Work to be completed: Write out the whole listing again, exactly as given.

Source data:
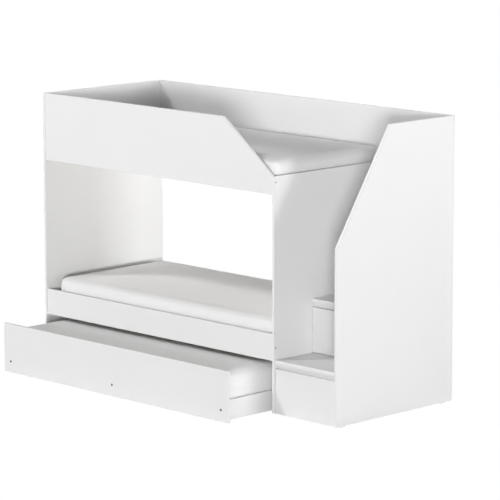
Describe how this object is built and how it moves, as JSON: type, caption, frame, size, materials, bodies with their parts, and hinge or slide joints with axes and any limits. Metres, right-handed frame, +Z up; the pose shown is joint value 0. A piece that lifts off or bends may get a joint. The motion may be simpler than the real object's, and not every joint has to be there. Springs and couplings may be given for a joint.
{
  "type": "bunk bed with storage stairs",
  "caption": "Bunk bed of flat white boards with a sloped front guard, a staircase whose risers are drawers, and a roll-out bed on casters under the lower bunk.",
  "frame": {"origin": "on the floor, at the middle of the plan of the whole bed with the roll-out bed where the picture shows it", "axes": "+X along the bed from the left end to the stairs, +Y from the front to the back, +Z up"},
  "size_m": [2.429, 1.304, 1.649],
  "materials": {
    "white_board": "white melamine-faced particle board, satin",
    "pine": "planed pine",
    "hardboard": "thin hardboard, white-faced",
    "mattress_cover": "white knitted cover",
    "zinc_steel": "zinc-plated",
    "screw_steel": "plated, dull",
    "wheel_nylon": "moulded nylon",
    "white_plastic": "moulded, satin"
  },
  "bodies": {
    "frame": {"fixed_runners": "zinc_steel", "floor_glides": "white_plastic", "left_end_panel": "white_board", "lower_back_rail": "white_board", "lower_cleats": "pine", "lower_front_rail": "white_board", "lower_mattress": "mattress_cover", "lower_slats": "pine", "panel_screws": "screw_steel", "partition_panel": "white_board", "stair_back_sheet": "hardboard", "stair_cross_rail_1": "white_board", "stair_cross_rail_2": "white_board", "stair_cross_rail_3": "white_board", "stair_outer_panel": "white_board", "stair_rear_brace": "white_board", "stair_tread_1": "white_board", "stair_tread_2": "white_board", "stair_tread_3": "white_board", "tread_brackets": "white_plastic", "upper_back_guard": "white_board", "upper_cleats": "pine", "upper_front_guard": "white_board", "upper_mattress": "mattress_cover", "upper_slats": "pine"},
    "lower_drawer": {"lower_drawer_back": "white_board", "lower_drawer_bottom": "hardboard", "lower_drawer_front": "white_board", "lower_drawer_left_side": "white_board", "lower_drawer_right_side": "white_board", "lower_drawer_runners": "zinc_steel"},
    "middle_drawer": {"middle_drawer_back": "white_board", "middle_drawer_bottom": "hardboard", "middle_drawer_front": "white_board", "middle_drawer_left_side": "white_board", "middle_drawer_right_side": "white_board", "middle_drawer_runners": "zinc_steel"},
    "upper_drawer": {"upper_drawer_back": "white_board", "upper_drawer_bottom": "hardboard", "upper_drawer_front": "white_board", "upper_drawer_left_side": "white_board", "upper_drawer_right_side": "white_board", "upper_drawer_runners": "zinc_steel"},
    "trundle": {"caster_axles": "zinc_steel", "caster_brackets": "zinc_steel", "trundle_back_rail": "white_board", "trundle_centre_rail": "white_board", "trundle_cleats": "pine", "trundle_front_panel": "white_board", "trundle_front_screws": "screw_steel", "trundle_left_rail": "white_board", "trundle_mattress": "mattress_cover", "trundle_right_rail": "white_board", "trundle_slats": "pine"},
    "wheel_centre": {"caster_wheel_centre": "wheel_nylon"},
    "wheel_front_left": {"caster_wheel_front_left": "wheel_nylon"},
    "wheel_front_right": {"caster_wheel_front_right": "wheel_nylon"},
    "wheel_rear_left": {"caster_wheel_rear_left": "wheel_nylon"},
    "wheel_rear_right": {"caster_wheel_rear_right": "wheel_nylon"}
  },
  "joints": [
    {"name": "trundle_slide", "type": "slide", "parent": "frame", "child": "trundle", "axis": [0, -1, 0], "range_m": [-0.347, 0.433]},
    {"name": "lower_drawer_slide", "type": "slide", "parent": "frame", "child": "lower_drawer", "axis": [0, -1, 0], "range_m": [0, 0.45]},
    {"name": "middle_drawer_slide", "type": "slide", "parent": "frame", "child": "middle_drawer", "axis": [0, -1, 0], "range_m": [0, 0.41]},
    {"name": "upper_drawer_slide", "type": "slide", "parent": "frame", "child": "upper_drawer", "axis": [0, -1, 0], "range_m": [0, 0.225]},
    {"name": "wheel_front_left_spin", "type": "hinge", "parent": "trundle", "child": "wheel_front_left", "pos_m": [-1.1195, -0.577, 0.025], "axis": [1, 0, 0], "continuous": true},
    {"name": "wheel_front_right_spin", "type": "hinge", "parent": "trundle", "child": "wheel_front_right", "pos_m": [0.6405, -0.577, 0.025], "axis": [1, 0, 0], "continuous": true},
    {"name": "wheel_rear_left_spin", "type": "hinge", "parent": "trundle", "child": "wheel_rear_left", "pos_m": [-1.1195, 0.093, 0.025], "axis": [1, 0, 0], "continuous": true},
    {"name": "wheel_rear_right_spin", "type": "hinge", "parent": "trundle", "child": "wheel_rear_right", "pos_m": [0.6405, 0.093, 0.025], "axis": [1, 0, 0], "continuous": true},
    {"name": "wheel_centre_spin", "type": "hinge", "parent": "trundle", "child": "wheel_centre", "pos_m": [-0.22, -0.242, 0.025], "axis": [1, 0, 0], "continuous": true}
  ],
  "couplings": [
    {"joint": "wheel_front_left_spin", "follows": "trundle_slide", "rad_per_m": 40},
    {"joint": "wheel_front_right_spin", "follows": "trundle_slide", "rad_per_m": 40},
    {"joint": "wheel_rear_left_spin", "follows": "trundle_slide", "rad_per_m": 40},
    {"joint": "wheel_rear_right_spin", "follows": "trundle_slide", "rad_per_m": 40},
    {"joint": "wheel_centre_spin", "follows": "trundle_slide", "rad_per_m": 40}
  ]
}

Solution to this exercise:
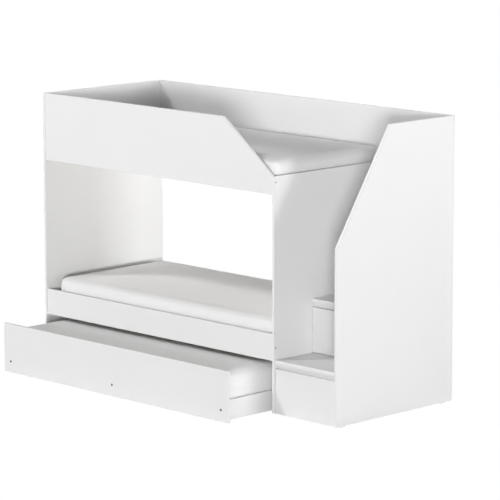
Describe how this object is built and how it moves, as JSON: type, caption, frame, size, materials, bodies with their parts, and hinge or slide joints with axes and any limits. Metres, right-handed frame, +Z up; the pose shown is joint value 0. A piece that lifts off or bends may get a joint. The motion may be simpler than the real object's, and not every joint has to be there. Springs and couplings may be given for a joint.
{
  "type": "bunk bed with storage stairs",
  "caption": "Bunk bed of flat white boards with a sloped front guard, a staircase whose risers are drawers, and a roll-out bed on casters under the lower bunk.",
  "frame": {"origin": "on the floor, at the middle of the plan of the whole bed with the roll-out bed where the picture shows it", "axes": "+X along the bed from the left end to the stairs, +Y from the front to the back, +Z up"},
  "size_m": [2.429, 1.304, 1.649],
  "materials": {
    "white_board": "white melamine-faced particle board, satin",
    "pine": "planed pine",
    "hardboard": "thin hardboard, white-faced",
    "mattress_cover": "white knitted cover",
    "zinc_steel": "zinc-plated",
    "screw_steel": "plated, dull",
    "wheel_nylon": "moulded nylon",
    "white_plastic": "moulded, satin"
  },
  "bodies": {
    "frame": {"fixed_runners": "zinc_steel", "floor_glides": "white_plastic", "left_end_panel": "white_board", "lower_back_rail": "white_board", "lower_cleats": "pine", "lower_front_rail": "white_board", "lower_mattress": "mattress_cover", "lower_slats": "pine", "panel_screws": "screw_steel", "partition_panel": "white_board", "stair_back_sheet": "hardboard", "stair_cross_rail_1": "white_board", "stair_cross_rail_2": "white_board", "stair_cross_rail_3": "white_board", "stair_outer_panel": "white_board", "stair_rear_brace": "white_board", "stair_tread_1": "white_board", "stair_tread_2": "white_board", "stair_tread_3": "white_board", "tread_brackets": "white_plastic", "upper_back_guard": "white_board", "upper_cleats": "pine", "upper_front_guard": "white_board", "upper_mattress": "mattress_cover", "upper_slats": "pine"},
    "lower_drawer": {"lower_drawer_back": "white_board", "lower_drawer_bottom": "hardboard", "lower_drawer_front": "white_board", "lower_drawer_left_side": "white_board", "lower_drawer_right_side": "white_board", "lower_drawer_runners": "zinc_steel"},
    "middle_drawer": {"middle_drawer_back": "white_board", "middle_drawer_bottom": "hardboard", "middle_drawer_front": "white_board", "middle_drawer_left_side": "white_board", "middle_drawer_right_side": "white_board", "middle_drawer_runners": "zinc_steel"},
    "upper_drawer": {"upper_drawer_back": "white_board", "upper_drawer_bottom": "hardboard", "upper_drawer_front": "white_board", "upper_drawer_left_side": "white_board", "upper_drawer_right_side": "white_board", "upper_drawer_runners": "zinc_steel"},
    "trundle": {"caster_axles": "zinc_steel", "caster_brackets": "zinc_steel", "trundle_back_rail": "white_board", "trundle_centre_rail": "white_board", "trundle_cleats": "pine", "trundle_front_panel": "white_board", "trundle_front_screws": "screw_steel", "trundle_left_rail": "white_board", "trundle_mattress": "mattress_cover", "trundle_right_rail": "white_board", "trundle_slats": "pine"},
    "wheel_centre": {"caster_wheel_centre": "wheel_nylon"},
    "wheel_front_left": {"caster_wheel_front_left": "wheel_nylon"},
    "wheel_front_right": {"caster_wheel_front_right": "wheel_nylon"},
    "wheel_rear_left": {"caster_wheel_rear_left": "wheel_nylon"},
    "wheel_rear_right": {"caster_wheel_rear_right": "wheel_nylon"}
  },
  "joints": [
    {"name": "trundle_slide", "type": "slide", "parent": "frame", "child": "trundle", "axis": [0, -1, 0], "range_m": [-0.347, 0.433]},
    {"name": "lower_drawer_slide", "type": "slide", "parent": "frame", "child": "lower_drawer", "axis": [0, -1, 0], "range_m": [0, 0.45]},
    {"name": "middle_drawer_slide", "type": "slide", "parent": "frame", "child": "middle_drawer", "axis": [0, -1, 0], "range_m": [0, 0.41]},
    {"name": "upper_drawer_slide", "type": "slide", "parent": "frame", "child": "upper_drawer", "axis": [0, -1, 0], "range_m": [0, 0.225]},
    {"name": "wheel_front_left_spin", "type": "hinge", "parent": "trundle", "child": "wheel_front_left", "pos_m": [-1.1195, -0.577, 0.025], "axis": [1, 0, 0], "continuous": true},
    {"name": "wheel_front_right_spin", "type": "hinge", "parent": "trundle", "child": "wheel_front_right", "pos_m": [0.6405, -0.577, 0.025], "axis": [1, 0, 0], "continuous": true},
    {"name": "wheel_rear_left_spin", "type": "hinge", "parent": "trundle", "child": "wheel_rear_left", "pos_m": [-1.1195, 0.093, 0.025], "axis": [1, 0, 0], "continuous": true},
    {"name": "wheel_rear_right_spin", "type": "hinge", "parent": "trundle", "child": "wheel_rear_right", "pos_m": [0.6405, 0.093, 0.025], "axis": [1, 0, 0], "continuous": true},
    {"name": "wheel_centre_spin", "type": "hinge", "parent": "trundle", "child": "wheel_centre", "pos_m": [-0.22, -0.242, 0.025], "axis": [1, 0, 0], "continuous": true}
  ],
  "couplings": [
    {"joint": "wheel_front_left_spin", "follows": "trundle_slide", "rad_per_m": 40},
    {"joint": "wheel_front_right_spin", "follows": "trundle_slide", "rad_per_m": 40},
    {"joint": "wheel_rear_left_spin", "follows": "trundle_slide", "rad_per_m": 40},
    {"joint": "wheel_rear_right_spin", "follows": "trundle_slide", "rad_per_m": 40},
    {"joint": "wheel_centre_spin", "follows": "trundle_slide", "rad_per_m": 40}
  ]
}